- DIRECTIVE:
Gather all lines in the entries below that include the word "context".

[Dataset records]
*****

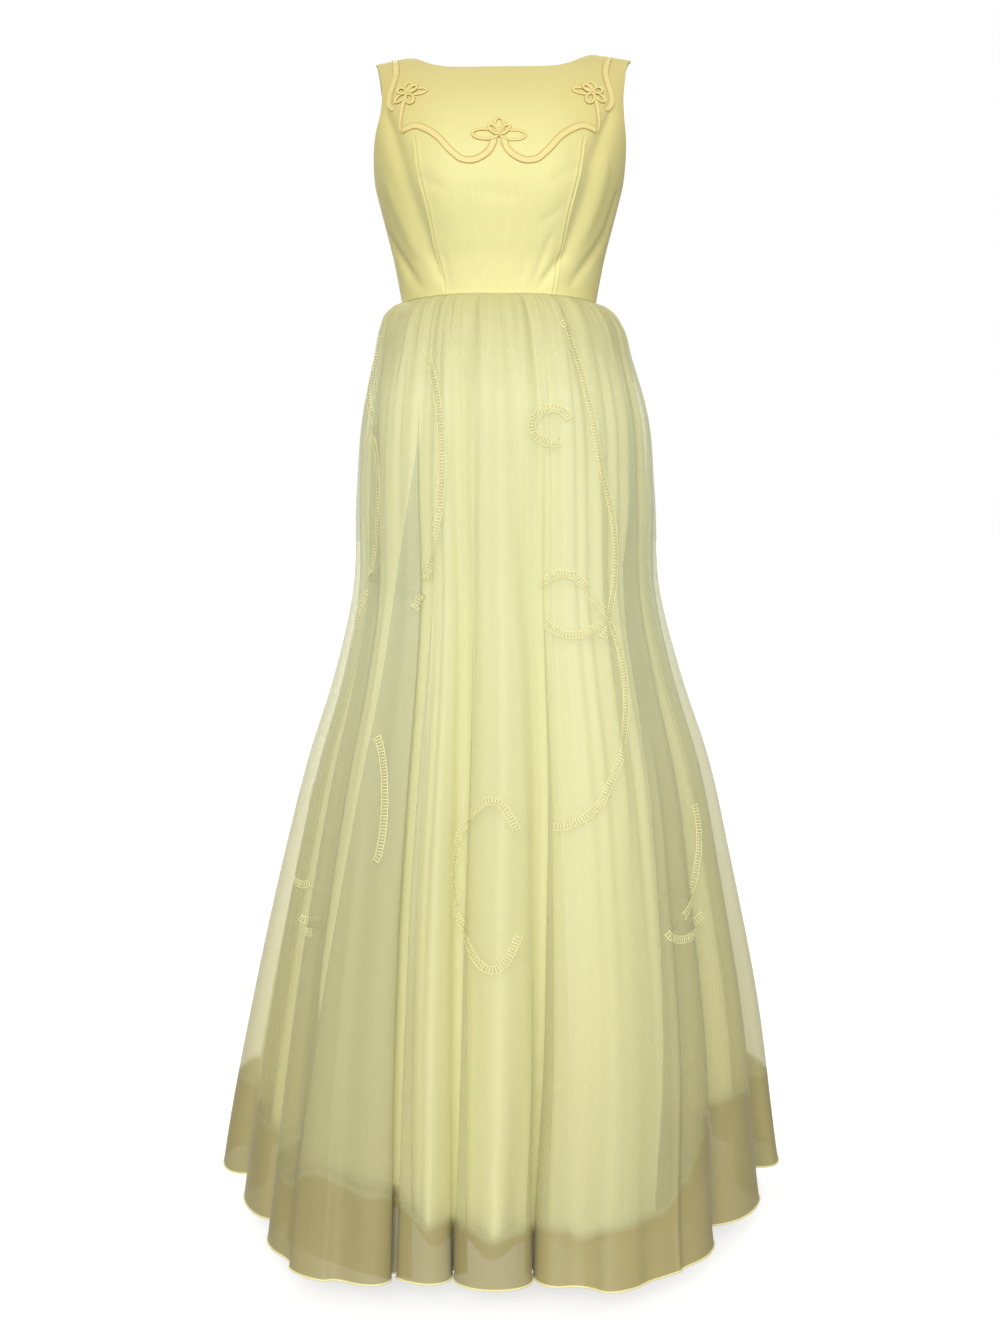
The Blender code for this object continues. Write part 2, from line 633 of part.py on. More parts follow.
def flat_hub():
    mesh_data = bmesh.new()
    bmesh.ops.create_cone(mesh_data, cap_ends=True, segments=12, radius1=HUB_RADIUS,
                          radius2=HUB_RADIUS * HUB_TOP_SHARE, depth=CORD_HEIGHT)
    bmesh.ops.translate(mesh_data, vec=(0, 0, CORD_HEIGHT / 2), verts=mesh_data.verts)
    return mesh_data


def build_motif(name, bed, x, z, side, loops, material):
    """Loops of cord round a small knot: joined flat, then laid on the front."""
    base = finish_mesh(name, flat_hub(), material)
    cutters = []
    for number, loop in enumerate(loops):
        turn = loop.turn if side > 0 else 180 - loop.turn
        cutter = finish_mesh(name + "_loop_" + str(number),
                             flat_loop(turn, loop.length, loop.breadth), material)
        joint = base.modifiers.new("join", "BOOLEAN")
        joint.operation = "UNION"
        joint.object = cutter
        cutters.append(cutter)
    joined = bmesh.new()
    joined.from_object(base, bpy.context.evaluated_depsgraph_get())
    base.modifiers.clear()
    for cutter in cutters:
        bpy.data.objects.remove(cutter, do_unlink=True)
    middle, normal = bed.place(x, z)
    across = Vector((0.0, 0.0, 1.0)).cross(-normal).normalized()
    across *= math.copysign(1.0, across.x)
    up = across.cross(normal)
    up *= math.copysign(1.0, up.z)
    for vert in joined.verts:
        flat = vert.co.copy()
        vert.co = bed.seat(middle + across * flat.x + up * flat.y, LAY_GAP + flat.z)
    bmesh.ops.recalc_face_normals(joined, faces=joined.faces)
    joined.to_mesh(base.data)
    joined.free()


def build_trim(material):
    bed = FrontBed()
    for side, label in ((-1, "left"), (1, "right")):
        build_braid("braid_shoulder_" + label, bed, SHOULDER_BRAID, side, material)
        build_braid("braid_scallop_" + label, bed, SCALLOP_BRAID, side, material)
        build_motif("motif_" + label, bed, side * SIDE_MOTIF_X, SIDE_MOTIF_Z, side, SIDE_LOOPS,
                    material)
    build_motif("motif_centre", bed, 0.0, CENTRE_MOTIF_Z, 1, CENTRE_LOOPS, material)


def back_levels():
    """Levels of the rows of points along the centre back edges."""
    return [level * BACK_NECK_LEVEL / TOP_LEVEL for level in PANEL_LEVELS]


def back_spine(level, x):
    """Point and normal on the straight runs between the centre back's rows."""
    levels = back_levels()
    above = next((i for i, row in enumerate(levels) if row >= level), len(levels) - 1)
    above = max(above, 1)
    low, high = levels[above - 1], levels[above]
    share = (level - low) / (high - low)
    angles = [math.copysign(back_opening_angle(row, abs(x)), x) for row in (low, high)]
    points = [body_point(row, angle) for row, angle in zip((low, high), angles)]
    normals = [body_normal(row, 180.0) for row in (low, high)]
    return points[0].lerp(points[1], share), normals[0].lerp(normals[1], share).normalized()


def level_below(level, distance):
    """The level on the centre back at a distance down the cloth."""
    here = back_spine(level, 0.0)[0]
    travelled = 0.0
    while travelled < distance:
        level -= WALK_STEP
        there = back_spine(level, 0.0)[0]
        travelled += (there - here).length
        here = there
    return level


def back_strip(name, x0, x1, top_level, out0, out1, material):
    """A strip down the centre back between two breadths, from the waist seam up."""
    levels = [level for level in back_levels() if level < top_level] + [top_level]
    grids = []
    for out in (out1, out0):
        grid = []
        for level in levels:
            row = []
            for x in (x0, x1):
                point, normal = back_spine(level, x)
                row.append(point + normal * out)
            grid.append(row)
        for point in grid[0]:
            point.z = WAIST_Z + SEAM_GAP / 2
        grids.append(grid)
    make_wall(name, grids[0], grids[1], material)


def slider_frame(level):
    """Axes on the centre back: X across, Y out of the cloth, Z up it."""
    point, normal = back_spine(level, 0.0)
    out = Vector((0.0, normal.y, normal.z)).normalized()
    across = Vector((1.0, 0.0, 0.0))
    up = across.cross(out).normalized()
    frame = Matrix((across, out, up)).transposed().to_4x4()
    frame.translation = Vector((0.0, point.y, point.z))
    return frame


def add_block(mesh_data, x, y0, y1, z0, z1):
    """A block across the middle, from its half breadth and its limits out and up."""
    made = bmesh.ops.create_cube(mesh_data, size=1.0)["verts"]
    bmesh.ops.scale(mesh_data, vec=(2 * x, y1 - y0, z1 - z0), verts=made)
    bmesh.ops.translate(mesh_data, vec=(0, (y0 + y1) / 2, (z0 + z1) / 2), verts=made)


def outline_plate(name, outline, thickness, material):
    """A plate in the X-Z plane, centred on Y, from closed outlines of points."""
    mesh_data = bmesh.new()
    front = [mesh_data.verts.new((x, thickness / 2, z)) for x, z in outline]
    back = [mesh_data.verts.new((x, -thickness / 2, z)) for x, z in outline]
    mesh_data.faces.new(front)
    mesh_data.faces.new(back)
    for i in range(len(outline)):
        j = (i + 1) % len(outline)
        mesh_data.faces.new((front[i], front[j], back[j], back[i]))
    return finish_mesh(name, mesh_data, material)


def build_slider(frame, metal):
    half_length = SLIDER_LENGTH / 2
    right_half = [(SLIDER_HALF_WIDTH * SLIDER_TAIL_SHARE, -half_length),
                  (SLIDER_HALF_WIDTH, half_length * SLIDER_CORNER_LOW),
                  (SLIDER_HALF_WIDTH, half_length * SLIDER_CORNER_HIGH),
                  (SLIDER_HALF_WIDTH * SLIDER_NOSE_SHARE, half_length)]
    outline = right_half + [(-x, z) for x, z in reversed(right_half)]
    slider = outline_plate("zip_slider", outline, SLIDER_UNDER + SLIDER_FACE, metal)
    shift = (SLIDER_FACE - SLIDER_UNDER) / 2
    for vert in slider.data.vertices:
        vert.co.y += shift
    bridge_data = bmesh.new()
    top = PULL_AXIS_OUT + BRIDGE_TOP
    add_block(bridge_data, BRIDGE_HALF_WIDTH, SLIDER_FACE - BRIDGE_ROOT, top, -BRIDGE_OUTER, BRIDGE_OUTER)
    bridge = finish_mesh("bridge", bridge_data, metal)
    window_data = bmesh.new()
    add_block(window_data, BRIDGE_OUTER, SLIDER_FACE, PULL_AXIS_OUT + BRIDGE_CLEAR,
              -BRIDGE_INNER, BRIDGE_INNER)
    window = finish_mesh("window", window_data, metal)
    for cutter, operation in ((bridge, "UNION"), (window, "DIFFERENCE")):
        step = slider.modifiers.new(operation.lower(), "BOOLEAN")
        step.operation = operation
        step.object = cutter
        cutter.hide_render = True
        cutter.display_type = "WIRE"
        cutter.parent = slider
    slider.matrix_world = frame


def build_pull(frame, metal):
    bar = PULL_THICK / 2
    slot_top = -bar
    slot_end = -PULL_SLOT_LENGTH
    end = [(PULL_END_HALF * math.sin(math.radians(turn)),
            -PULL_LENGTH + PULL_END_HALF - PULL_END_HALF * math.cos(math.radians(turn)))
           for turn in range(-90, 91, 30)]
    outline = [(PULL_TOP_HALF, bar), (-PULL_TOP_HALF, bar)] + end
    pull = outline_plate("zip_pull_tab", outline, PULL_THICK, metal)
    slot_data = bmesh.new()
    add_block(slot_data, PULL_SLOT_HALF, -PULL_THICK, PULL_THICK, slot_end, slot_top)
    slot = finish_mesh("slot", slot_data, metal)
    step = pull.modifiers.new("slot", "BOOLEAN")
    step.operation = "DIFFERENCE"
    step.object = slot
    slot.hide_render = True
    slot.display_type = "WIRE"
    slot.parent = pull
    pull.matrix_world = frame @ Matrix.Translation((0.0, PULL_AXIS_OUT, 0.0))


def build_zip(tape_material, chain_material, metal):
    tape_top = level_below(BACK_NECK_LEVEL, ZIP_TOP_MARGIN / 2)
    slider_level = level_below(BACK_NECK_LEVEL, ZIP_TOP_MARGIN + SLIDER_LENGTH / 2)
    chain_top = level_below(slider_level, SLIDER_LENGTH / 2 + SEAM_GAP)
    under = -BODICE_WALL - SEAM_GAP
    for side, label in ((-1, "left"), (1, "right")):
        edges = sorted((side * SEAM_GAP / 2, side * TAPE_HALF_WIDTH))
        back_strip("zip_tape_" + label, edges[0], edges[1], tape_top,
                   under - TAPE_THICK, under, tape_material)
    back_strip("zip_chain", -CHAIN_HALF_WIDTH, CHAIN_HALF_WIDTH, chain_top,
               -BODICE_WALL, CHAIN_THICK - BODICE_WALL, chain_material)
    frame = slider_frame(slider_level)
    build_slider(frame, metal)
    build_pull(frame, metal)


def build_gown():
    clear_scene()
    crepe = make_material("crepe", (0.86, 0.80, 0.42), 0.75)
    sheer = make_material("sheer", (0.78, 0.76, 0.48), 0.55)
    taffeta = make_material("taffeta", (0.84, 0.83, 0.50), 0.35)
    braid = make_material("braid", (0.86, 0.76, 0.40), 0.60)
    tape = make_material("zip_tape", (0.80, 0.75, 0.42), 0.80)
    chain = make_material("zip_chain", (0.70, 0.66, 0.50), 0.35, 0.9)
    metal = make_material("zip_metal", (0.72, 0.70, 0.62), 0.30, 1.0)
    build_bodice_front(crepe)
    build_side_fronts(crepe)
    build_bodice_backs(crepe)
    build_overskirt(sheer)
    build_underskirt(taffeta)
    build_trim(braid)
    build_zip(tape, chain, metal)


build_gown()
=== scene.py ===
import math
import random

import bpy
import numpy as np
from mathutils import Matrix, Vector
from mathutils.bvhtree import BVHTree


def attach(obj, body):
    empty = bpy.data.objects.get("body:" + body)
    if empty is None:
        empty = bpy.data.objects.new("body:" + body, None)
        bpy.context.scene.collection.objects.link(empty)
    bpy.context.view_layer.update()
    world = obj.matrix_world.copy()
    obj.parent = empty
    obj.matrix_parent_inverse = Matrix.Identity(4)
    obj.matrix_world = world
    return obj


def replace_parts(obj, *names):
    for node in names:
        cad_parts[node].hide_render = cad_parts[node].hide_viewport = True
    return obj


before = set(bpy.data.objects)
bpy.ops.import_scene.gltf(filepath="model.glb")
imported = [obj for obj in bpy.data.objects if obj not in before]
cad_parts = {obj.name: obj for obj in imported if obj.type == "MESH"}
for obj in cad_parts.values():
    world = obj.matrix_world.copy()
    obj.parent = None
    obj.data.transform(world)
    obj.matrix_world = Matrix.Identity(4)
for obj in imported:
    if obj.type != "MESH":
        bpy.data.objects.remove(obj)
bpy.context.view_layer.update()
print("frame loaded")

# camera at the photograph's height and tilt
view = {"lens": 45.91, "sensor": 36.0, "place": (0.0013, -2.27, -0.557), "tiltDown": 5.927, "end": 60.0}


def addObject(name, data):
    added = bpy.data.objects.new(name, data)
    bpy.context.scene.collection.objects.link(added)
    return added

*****

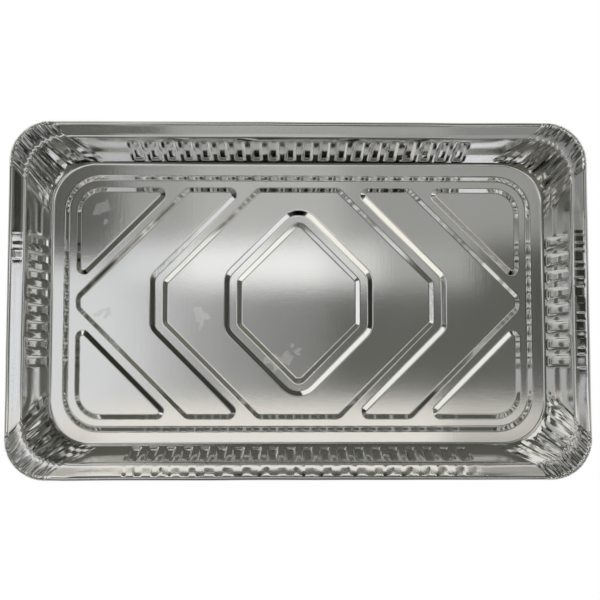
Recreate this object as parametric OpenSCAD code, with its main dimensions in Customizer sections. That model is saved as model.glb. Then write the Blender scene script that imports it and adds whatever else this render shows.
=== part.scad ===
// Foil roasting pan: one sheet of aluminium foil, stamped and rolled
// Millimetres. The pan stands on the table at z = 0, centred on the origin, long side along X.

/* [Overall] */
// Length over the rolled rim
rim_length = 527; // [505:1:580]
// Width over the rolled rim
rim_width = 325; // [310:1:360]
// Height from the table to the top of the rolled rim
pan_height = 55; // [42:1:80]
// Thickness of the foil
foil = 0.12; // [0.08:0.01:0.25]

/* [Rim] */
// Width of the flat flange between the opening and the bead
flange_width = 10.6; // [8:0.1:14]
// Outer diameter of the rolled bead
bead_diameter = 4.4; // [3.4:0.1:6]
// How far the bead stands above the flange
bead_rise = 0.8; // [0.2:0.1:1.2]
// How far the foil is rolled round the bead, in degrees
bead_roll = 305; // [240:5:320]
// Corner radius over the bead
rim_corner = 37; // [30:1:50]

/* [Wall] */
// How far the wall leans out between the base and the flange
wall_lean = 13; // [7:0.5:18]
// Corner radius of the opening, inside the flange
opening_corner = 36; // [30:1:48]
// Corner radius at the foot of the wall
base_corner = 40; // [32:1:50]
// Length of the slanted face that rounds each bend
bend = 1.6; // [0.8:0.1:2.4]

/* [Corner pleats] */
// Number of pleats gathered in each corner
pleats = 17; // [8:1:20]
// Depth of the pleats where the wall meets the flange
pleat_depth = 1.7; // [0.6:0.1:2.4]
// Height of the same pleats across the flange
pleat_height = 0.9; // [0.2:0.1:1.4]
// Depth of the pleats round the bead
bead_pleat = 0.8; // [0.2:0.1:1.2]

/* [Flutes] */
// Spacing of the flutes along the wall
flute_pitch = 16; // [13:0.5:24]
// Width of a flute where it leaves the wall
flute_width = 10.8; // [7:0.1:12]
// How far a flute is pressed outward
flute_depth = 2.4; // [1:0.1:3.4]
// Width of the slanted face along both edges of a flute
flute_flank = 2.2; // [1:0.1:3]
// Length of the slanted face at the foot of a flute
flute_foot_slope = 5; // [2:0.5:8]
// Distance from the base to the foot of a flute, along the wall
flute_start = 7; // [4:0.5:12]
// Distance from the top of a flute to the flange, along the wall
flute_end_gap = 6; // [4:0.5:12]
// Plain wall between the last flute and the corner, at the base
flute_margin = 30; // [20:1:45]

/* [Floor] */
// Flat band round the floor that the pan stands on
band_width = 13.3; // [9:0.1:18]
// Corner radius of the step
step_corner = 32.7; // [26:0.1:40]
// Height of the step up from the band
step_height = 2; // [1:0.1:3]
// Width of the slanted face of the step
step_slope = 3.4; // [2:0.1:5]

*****

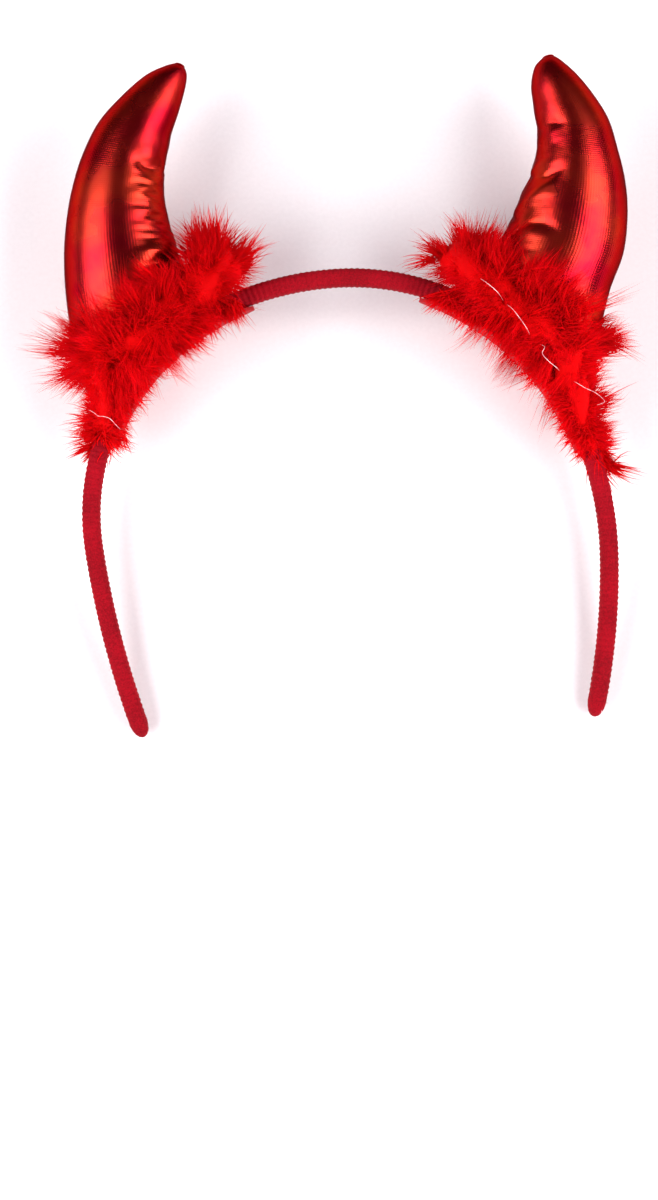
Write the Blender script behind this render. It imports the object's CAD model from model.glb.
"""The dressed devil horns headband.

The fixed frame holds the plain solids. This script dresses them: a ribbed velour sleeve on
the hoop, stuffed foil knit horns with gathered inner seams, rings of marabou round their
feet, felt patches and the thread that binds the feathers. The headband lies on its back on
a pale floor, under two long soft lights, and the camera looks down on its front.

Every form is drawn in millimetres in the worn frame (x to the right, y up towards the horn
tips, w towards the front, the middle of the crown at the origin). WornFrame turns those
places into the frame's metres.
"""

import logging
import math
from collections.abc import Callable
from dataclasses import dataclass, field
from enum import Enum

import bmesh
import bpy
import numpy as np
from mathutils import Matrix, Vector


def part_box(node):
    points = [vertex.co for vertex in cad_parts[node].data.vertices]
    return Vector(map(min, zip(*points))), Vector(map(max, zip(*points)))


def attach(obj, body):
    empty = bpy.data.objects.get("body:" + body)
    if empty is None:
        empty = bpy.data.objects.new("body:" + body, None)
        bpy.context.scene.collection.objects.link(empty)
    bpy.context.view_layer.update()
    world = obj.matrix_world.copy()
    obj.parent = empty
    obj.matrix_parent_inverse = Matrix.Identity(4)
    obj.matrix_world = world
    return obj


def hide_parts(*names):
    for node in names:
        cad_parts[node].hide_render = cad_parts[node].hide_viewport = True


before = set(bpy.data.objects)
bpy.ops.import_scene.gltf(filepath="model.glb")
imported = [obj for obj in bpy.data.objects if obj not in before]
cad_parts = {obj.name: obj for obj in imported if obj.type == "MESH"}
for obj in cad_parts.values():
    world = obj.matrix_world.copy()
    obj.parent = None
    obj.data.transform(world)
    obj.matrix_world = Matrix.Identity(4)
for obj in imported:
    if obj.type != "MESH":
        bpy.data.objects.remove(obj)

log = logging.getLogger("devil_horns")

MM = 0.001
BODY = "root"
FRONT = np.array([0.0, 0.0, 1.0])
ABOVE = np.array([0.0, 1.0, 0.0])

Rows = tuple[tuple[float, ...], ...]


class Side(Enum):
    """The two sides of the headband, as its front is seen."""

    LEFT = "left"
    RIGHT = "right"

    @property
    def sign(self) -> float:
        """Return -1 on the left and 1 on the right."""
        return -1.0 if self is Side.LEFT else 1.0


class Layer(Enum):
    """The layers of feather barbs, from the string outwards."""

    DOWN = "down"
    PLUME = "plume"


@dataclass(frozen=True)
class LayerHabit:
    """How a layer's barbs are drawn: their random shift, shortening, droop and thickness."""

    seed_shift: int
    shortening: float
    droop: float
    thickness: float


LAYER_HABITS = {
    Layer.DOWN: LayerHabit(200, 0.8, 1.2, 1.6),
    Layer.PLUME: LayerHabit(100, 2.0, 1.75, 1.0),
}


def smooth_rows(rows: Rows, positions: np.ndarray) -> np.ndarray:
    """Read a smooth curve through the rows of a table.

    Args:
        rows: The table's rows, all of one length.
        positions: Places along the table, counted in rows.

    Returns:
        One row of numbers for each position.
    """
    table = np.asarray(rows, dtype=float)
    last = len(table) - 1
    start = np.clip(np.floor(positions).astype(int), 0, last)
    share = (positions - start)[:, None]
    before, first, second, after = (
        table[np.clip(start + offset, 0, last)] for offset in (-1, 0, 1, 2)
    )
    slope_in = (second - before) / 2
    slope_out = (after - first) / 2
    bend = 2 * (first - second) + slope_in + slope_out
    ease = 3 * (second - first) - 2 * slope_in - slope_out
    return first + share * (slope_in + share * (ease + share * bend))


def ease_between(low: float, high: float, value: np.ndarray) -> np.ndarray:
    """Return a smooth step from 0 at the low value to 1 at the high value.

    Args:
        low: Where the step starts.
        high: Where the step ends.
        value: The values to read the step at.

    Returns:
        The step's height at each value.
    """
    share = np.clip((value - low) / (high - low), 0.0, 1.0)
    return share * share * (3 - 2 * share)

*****

- SOLVED PROBLEM:
    joined.from_object(base, bpy.context.evaluated_depsgraph_get())
        bpy.context.scene.collection.objects.link(empty)
    bpy.context.view_layer.update()
bpy.context.view_layer.update()
    bpy.context.scene.collection.objects.link(added)
        bpy.context.scene.collection.objects.link(empty)
    bpy.context.view_layer.update()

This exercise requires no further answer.